The Roofus Pack also supports Habitat for Humanity. Blizzard says that during the promotional period, 100% of the purchase price will support Habitat for Humanity, less chargebacks, refunds, transaction fees, VAT, and similar taxes.

That qualifier matters, because charity promos should be described properly, not inflated into fuzzy marketing fog. The useful version is simple: if you were already thinking about picking this up, the promo window is the time when the purchase is tied to Habitat support.

Blizzard also notes that Habitat for Humanity has helped provide housing and shelter for more than 65 million people globally. That makes the Housing connection feel unusually appropriate. A WoW charity bundle built around a pet with a dog house, supporting an organization focused on housing, is at least thematically cleaner than the usual “buy a glowing creature because charity” setup.

It is not subtle, but it works.

Modern WoW’s Collector Game Keeps Getting Broader

Roofus also lands in the middle of a very busy collector era for WoW.

Players are already juggling Trading Post rewards, Housing decor, Twitch drops, store bundles, seasonal cosmetics, mounts, pets, transmog pieces, and limited-time promotions. We have seen that collector pressure recently with everything from May’s Gilneas-heavy Trading Post rewards to the growing discussion around premium Housing decor.

Roofus fits into that same expanding cosmetic web, but with a softer edge. This is not a prestige mount. It is not a raid reward. It is not a Mythic+ flex item. It is a pet and a few home items, which makes it feel more like cozy collector bait than competitive FOMO.

Still, the deadline is real. Available until May 12 means the usual collector brain will start doing the usual collector math: “Do I need this? Will I regret not getting it? Am I really about to make a decision based on a digital dog bowl?”

Welcome to modern WoW. Please enjoy your emotional spreadsheet.

Housing Makes Small Items Feel Bigger

The most interesting thing about Roofus is how Player Housing changes the value of small cosmetics.

A pet is nice. A pet plus a matching dog house, bed, and bowl is different. That is a little scene. A little corner. A little personality piece for a home. Housing gives these items somewhere to live instead of letting them vanish into a collection tab until someone remembers to summon them once during raid downtime.

That is why Blizzard’s future cosmetic decisions will matter so much. Housing can make ordinary items feel meaningful, but it can also make players more sensitive to limited-time bundles and premium decor. When your home becomes part of your character identity, missing a decoration can feel more annoying than missing a toy you would have used twice and forgotten.

Roofus is cute. The dog house is cute. The charity angle is cleaner than most promos. But it still sits inside that larger question: how much of WoW’s new Housing personality will come from playing the game, and how much will come from limited-time bundles?

That is a conversation Blizzard will keep running into.

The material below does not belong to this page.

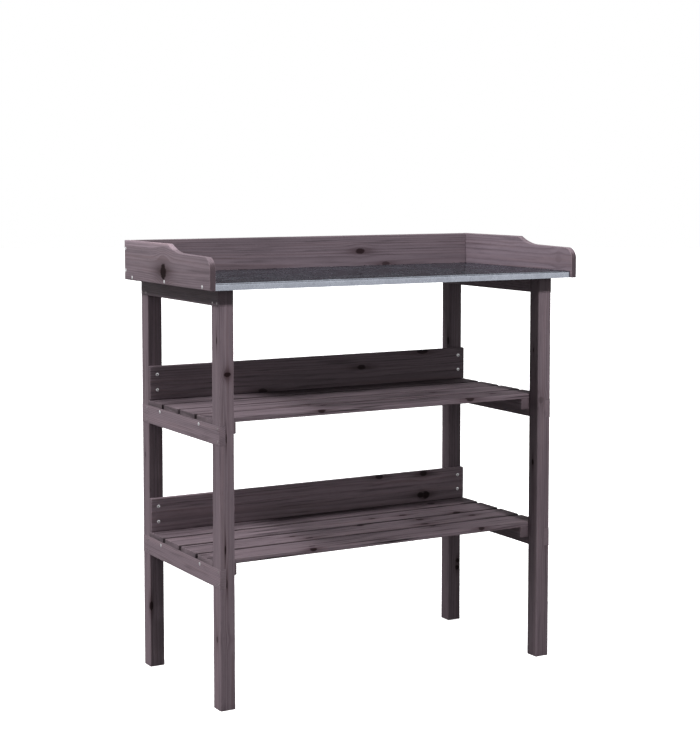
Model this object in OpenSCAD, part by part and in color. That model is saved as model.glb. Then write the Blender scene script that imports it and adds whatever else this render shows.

Last Call for the Good Boy Bundle

The Roofus Pack is not the biggest story in WoW this week. MDI is running. Tanks are getting tuning. MoP Classic is testing Siege of Orgrimmar. Midnight’s roadmap is already moving fast enough to make casual players check whether they accidentally signed up for homework.

But Roofus is still worth a quick look before the deadline.

If you are a pet collector, Housing builder, charity-promo supporter, or just someone who likes the idea of a small builder dog wandering around Azeroth with suspiciously strong home-decor synergy, this is the last stretch to decide.

Not every WoW store item needs to be an enormous armored dragon with enough glow effects to qualify as a traffic hazard.

Sometimes it can just be a dog.

And honestly, in the middle of Midnight’s content avalanche, that might be exactly the correct energy.